As noted above, all ITP students enrolled in the Independent Study will be expected to complete a written evaluation that assesses the implementation of their IT project in the classroom or assesses their successes and failures in running IT workshops. Students who pursue the role of technology ethnographers must produce a final research paper based on their classroom evaluations. Students who create and evaluate existing software tools must also produce a final paper that describes the full project. We also expect to allow ITP students to work in teams of two at various stages of the ITP certificate program, including the Independent Study.  The program, the University, and doctoral students will benefit from such cooperative efforts and approaches.

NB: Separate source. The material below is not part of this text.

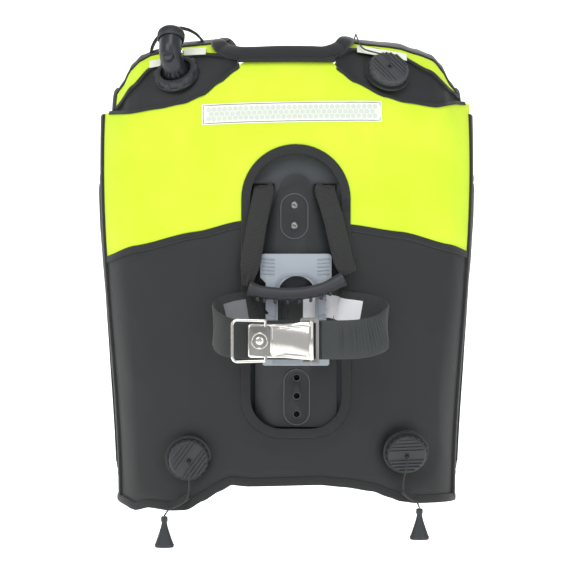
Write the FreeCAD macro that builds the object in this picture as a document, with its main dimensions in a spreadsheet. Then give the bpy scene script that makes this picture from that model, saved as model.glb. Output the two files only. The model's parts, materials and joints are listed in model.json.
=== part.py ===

Rationale: All program students will complete the independent study in close consultation with a program faculty member or designee and the Certificate Coordinator in order to fully demonstrate that the theoretical and technical lessons they’ve learned in the program have demonstrable application in an educational environment, either through the student’s own work as a classroom instructor or as an outside evaluator of someone else’s IT practice or software program(s). Written reports or research papers assure that students who successfully complete the certificate program are able to be self-critical and analytical in their uses of IT in addition to being technically proficient in the creation of IT tools.